GIVEN PROBLEM:
Render the following material again verbatim, leaving nothing out.

## begin

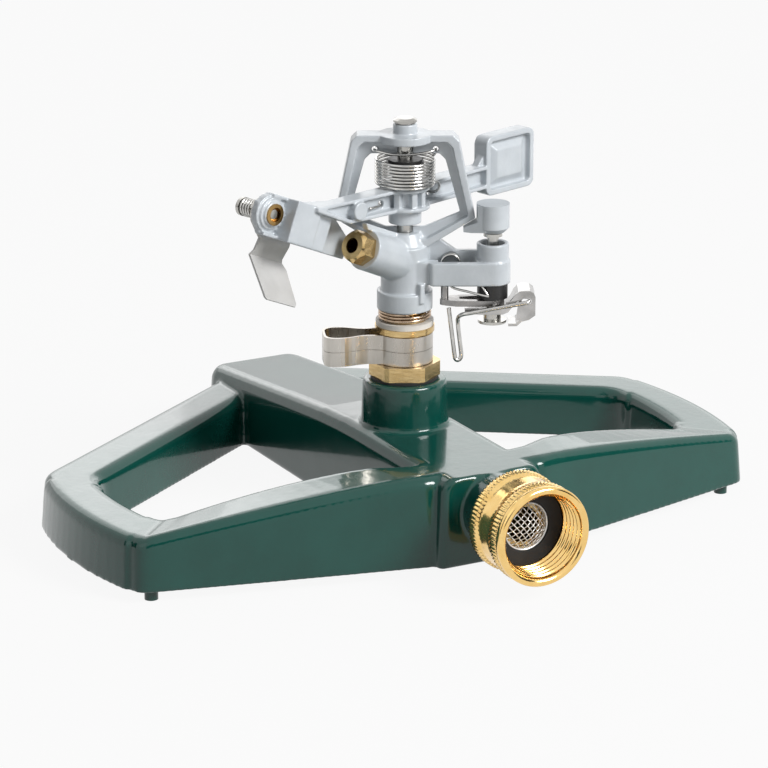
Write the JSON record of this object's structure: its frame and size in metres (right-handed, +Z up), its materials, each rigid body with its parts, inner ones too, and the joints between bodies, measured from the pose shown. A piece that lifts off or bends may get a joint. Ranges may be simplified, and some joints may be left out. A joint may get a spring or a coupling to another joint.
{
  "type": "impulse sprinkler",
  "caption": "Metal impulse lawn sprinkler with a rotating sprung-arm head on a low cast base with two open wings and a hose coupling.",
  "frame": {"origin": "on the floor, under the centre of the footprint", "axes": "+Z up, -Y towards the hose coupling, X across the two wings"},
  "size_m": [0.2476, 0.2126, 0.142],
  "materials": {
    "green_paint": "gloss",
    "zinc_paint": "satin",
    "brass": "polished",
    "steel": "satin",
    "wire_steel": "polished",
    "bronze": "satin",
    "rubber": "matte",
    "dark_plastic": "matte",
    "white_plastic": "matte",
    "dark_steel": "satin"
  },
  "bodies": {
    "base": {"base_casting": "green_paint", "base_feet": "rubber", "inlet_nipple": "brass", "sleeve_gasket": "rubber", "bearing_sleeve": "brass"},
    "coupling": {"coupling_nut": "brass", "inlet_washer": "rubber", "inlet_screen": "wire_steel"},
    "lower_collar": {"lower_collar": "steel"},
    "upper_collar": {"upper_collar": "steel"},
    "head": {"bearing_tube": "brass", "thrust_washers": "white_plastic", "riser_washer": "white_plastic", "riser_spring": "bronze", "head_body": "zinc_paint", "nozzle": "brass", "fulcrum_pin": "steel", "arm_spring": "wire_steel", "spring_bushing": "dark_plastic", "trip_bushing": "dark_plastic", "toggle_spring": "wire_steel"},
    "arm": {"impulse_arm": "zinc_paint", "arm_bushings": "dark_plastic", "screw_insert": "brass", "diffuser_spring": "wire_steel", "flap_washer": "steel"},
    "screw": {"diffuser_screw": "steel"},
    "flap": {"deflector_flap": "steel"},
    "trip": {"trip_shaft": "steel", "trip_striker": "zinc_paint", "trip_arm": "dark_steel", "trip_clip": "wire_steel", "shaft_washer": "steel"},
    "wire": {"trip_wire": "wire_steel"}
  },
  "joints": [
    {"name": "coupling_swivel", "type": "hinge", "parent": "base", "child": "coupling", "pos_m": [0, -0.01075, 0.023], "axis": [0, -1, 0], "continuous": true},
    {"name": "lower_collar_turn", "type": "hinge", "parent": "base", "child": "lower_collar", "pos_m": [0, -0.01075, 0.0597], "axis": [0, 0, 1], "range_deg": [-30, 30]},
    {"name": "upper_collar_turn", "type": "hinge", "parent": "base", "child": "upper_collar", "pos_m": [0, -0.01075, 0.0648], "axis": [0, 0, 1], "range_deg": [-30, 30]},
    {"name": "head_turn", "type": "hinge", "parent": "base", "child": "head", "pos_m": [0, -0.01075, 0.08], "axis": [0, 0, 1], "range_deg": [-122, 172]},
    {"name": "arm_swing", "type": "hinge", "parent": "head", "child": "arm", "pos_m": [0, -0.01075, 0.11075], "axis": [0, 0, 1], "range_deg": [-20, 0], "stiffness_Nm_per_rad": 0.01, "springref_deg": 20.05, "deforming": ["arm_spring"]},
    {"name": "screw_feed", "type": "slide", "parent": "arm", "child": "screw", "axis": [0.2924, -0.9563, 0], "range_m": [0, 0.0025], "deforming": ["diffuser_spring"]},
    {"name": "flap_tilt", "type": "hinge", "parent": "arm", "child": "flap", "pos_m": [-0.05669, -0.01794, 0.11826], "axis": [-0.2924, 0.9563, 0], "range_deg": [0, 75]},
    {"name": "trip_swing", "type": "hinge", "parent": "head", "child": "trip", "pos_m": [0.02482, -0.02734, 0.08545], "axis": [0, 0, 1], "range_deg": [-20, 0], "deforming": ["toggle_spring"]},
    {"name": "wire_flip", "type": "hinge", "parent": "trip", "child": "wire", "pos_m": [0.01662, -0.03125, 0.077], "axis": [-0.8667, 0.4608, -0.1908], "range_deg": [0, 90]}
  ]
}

## end

WRITTEN RESPONSE:
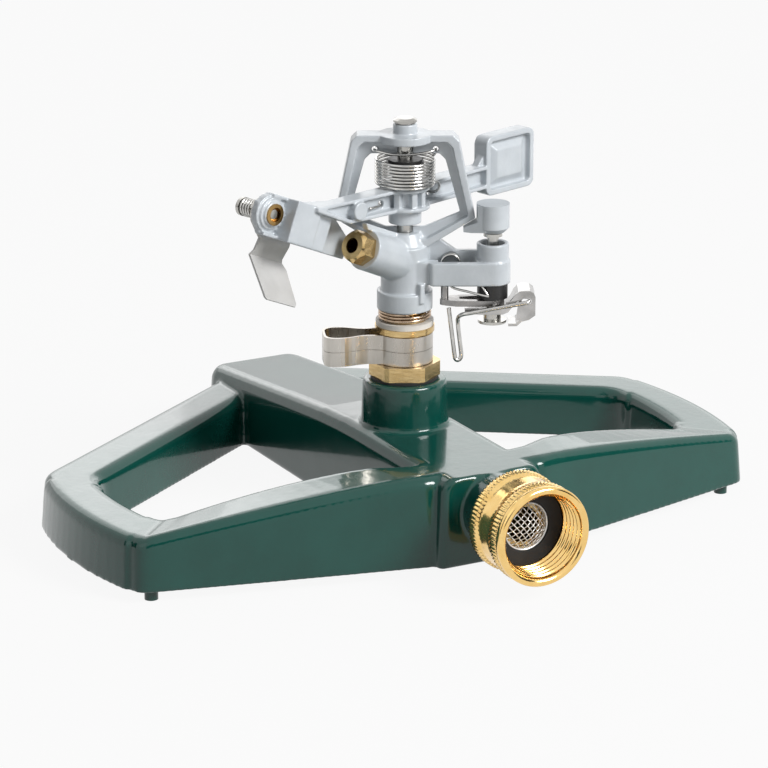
Write the JSON record of this object's structure: its frame and size in metres (right-handed, +Z up), its materials, each rigid body with its parts, inner ones too, and the joints between bodies, measured from the pose shown. A piece that lifts off or bends may get a joint. Ranges may be simplified, and some joints may be left out. A joint may get a spring or a coupling to another joint.
{
  "type": "impulse sprinkler",
  "caption": "Metal impulse lawn sprinkler with a rotating sprung-arm head on a low cast base with two open wings and a hose coupling.",
  "frame": {"origin": "on the floor, under the centre of the footprint", "axes": "+Z up, -Y towards the hose coupling, X across the two wings"},
  "size_m": [0.2476, 0.2126, 0.142],
  "materials": {
    "green_paint": "gloss",
    "zinc_paint": "satin",
    "brass": "polished",
    "steel": "satin",
    "wire_steel": "polished",
    "bronze": "satin",
    "rubber": "matte",
    "dark_plastic": "matte",
    "white_plastic": "matte",
    "dark_steel": "satin"
  },
  "bodies": {
    "base": {"base_casting": "green_paint", "base_feet": "rubber", "inlet_nipple": "brass", "sleeve_gasket": "rubber", "bearing_sleeve": "brass"},
    "coupling": {"coupling_nut": "brass", "inlet_washer": "rubber", "inlet_screen": "wire_steel"},
    "lower_collar": {"lower_collar": "steel"},
    "upper_collar": {"upper_collar": "steel"},
    "head": {"bearing_tube": "brass", "thrust_washers": "white_plastic", "riser_washer": "white_plastic", "riser_spring": "bronze", "head_body": "zinc_paint", "nozzle": "brass", "fulcrum_pin": "steel", "arm_spring": "wire_steel", "spring_bushing": "dark_plastic", "trip_bushing": "dark_plastic", "toggle_spring": "wire_steel"},
    "arm": {"impulse_arm": "zinc_paint", "arm_bushings": "dark_plastic", "screw_insert": "brass", "diffuser_spring": "wire_steel", "flap_washer": "steel"},
    "screw": {"diffuser_screw": "steel"},
    "flap": {"deflector_flap": "steel"},
    "trip": {"trip_shaft": "steel", "trip_striker": "zinc_paint", "trip_arm": "dark_steel", "trip_clip": "wire_steel", "shaft_washer": "steel"},
    "wire": {"trip_wire": "wire_steel"}
  },
  "joints": [
    {"name": "coupling_swivel", "type": "hinge", "parent": "base", "child": "coupling", "pos_m": [0, -0.01075, 0.023], "axis": [0, -1, 0], "continuous": true},
    {"name": "lower_collar_turn", "type": "hinge", "parent": "base", "child": "lower_collar", "pos_m": [0, -0.01075, 0.0597], "axis": [0, 0, 1], "range_deg": [-30, 30]},
    {"name": "upper_collar_turn", "type": "hinge", "parent": "base", "child": "upper_collar", "pos_m": [0, -0.01075, 0.0648], "axis": [0, 0, 1], "range_deg": [-30, 30]},
    {"name": "head_turn", "type": "hinge", "parent": "base", "child": "head", "pos_m": [0, -0.01075, 0.08], "axis": [0, 0, 1], "range_deg": [-122, 172]},
    {"name": "arm_swing", "type": "hinge", "parent": "head", "child": "arm", "pos_m": [0, -0.01075, 0.11075], "axis": [0, 0, 1], "range_deg": [-20, 0], "stiffness_Nm_per_rad": 0.01, "springref_deg": 20.05, "deforming": ["arm_spring"]},
    {"name": "screw_feed", "type": "slide", "parent": "arm", "child": "screw", "axis": [0.2924, -0.9563, 0], "range_m": [0, 0.0025], "deforming": ["diffuser_spring"]},
    {"name": "flap_tilt", "type": "hinge", "parent": "arm", "child": "flap", "pos_m": [-0.05669, -0.01794, 0.11826], "axis": [-0.2924, 0.9563, 0], "range_deg": [0, 75]},
    {"name": "trip_swing", "type": "hinge", "parent": "head", "child": "trip", "pos_m": [0.02482, -0.02734, 0.08545], "axis": [0, 0, 1], "range_deg": [-20, 0], "deforming": ["toggle_spring"]},
    {"name": "wire_flip", "type": "hinge", "parent": "trip", "child": "wire", "pos_m": [0.01662, -0.03125, 0.077], "axis": [-0.8667, 0.4608, -0.1908], "range_deg": [0, 90]}
  ]
}